Design/methodology/approach
Key consumer socialisation literature is reviewed, highlighting the growing role that siblings play in the lives of contemporary children. The authors’ interpretive, exploratory study is introduced which captures the voices of children themselves through a series of in-depth interviews.
Findings
A series of socialisation behaviours are documented, with children working in both positive and negative ways to develop the consumer skills of their siblings. A fourfold typology of sibling relationships is described, capturing the dynamic of sibling relationships and parental approaches to parenting vis-à-vis consumption. This typology is then used to present a typology of nascent child consumer identities that begin to emerge as a result of socialisation processes within the family setting.

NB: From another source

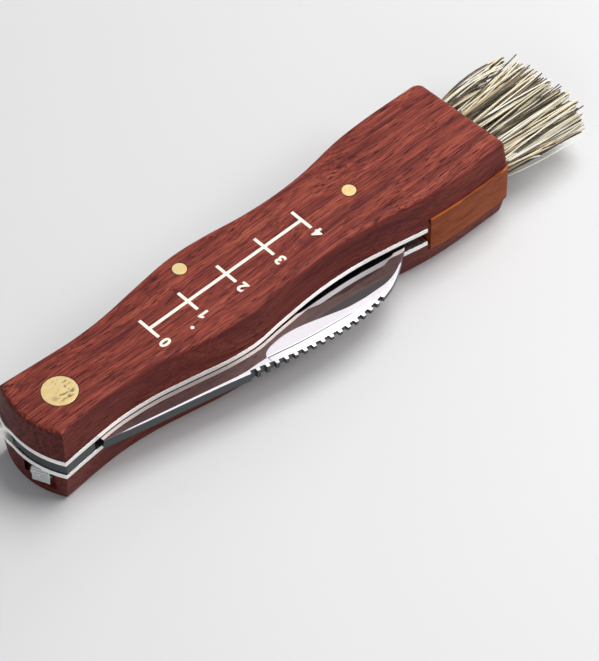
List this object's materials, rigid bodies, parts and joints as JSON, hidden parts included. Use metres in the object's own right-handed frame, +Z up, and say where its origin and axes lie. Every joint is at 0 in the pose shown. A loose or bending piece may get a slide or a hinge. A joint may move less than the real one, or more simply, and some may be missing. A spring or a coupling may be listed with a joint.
{
  "type": "folding mushroom knife",
  "caption": "Folding mushroom knife with waisted wooden scales on steel liners, a saw-backed curved blade and a bristle brush in the handle's end.",
  "frame": {"origin": "on the pivot axis at the flat underside", "axes": "+X along the handle from the pivot to the brush, -Y out of the blade slot's open side, +Z up through the thickness"},
  "size_m": [0.1384, 0.033, 0.0202],
  "materials": {
    "red_wood": "oiled red-brown hardwood, satin, fine straight grain along the handle",
    "light_wood": "lighter orange-brown hardwood, satin",
    "polished_steel": "bright polished stainless steel with fine grinding lines",
    "spring_steel": "brushed spring steel",
    "brass": "brushed pale brass with light tarnish",
    "bristle": "natural cream bristle, mixed pale and tan strands"
  },
  "bodies": {
    "handle": {"upper_scale": "red_wood", "lower_scale": "red_wood", "upper_liner": "polished_steel", "lower_liner": "polished_steel", "back_spacer": "spring_steel", "brush_block": "light_wood", "pivot_barrel": "spring_steel", "upper_rosette": "brass", "lower_rosette": "brass", "upper_washer": "brass", "lower_washer": "brass", "stop_pin": "spring_steel", "front_handle_pin": "brass", "rear_handle_pin": "brass", "leaf_shim": "spring_steel", "leaf_rivet_1": "spring_steel", "leaf_rivet_2": "spring_steel", "tuft_upper_1": "bristle", "tuft_upper_2": "bristle", "tuft_upper_3": "bristle", "tuft_upper_4": "bristle", "tuft_upper_5": "bristle", "tuft_upper_6": "bristle", "tuft_lower_1": "bristle", "tuft_lower_2": "bristle", "tuft_lower_3": "bristle", "tuft_lower_4": "bristle", "tuft_lower_5": "bristle", "tuft_lower_6": "bristle"},
    "blade": {"blade": "polished_steel"},
    "lock_leaf": {"lock_leaf": "spring_steel"}
  },
  "joints": [
    {"name": "blade_pivot", "type": "hinge", "parent": "handle", "child": "blade", "pos_m": [0, 0, 0.0101], "axis": [0, 0, -1], "range_deg": [0, 180]},
    {"name": "lock_leaf_flex", "type": "hinge", "parent": "handle", "child": "lock_leaf", "pos_m": [0.036, 0, 0.0059], "axis": [0, -1, 0], "range_deg": [0, 1.3]}
  ]
}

Research limitations/implications
The role siblings play in the process of consumer socialisation has potentially important implications in terms of the understanding of the socialisation process itself, and where/how children obtain product information. Scope exists to explore the role siblings play as agents of consumer socialisation across a wider variety of family types/sibling variables presented here (e.g. to explore how age/gender shapes the dynamics of sibling–sibling learning).
Originality/value
Through adopting a networked approach to family life, the authors show how the wider family dynamic informs sibling–sibling relationships and resulting socialisation behaviours. The findings problematise the view that parents alone act as the main conduits of consumer learning within the family environment, highlighting how parent–child relationships, in turn, work to inform sibling–sibling socialisation behaviour and developing consumer identities.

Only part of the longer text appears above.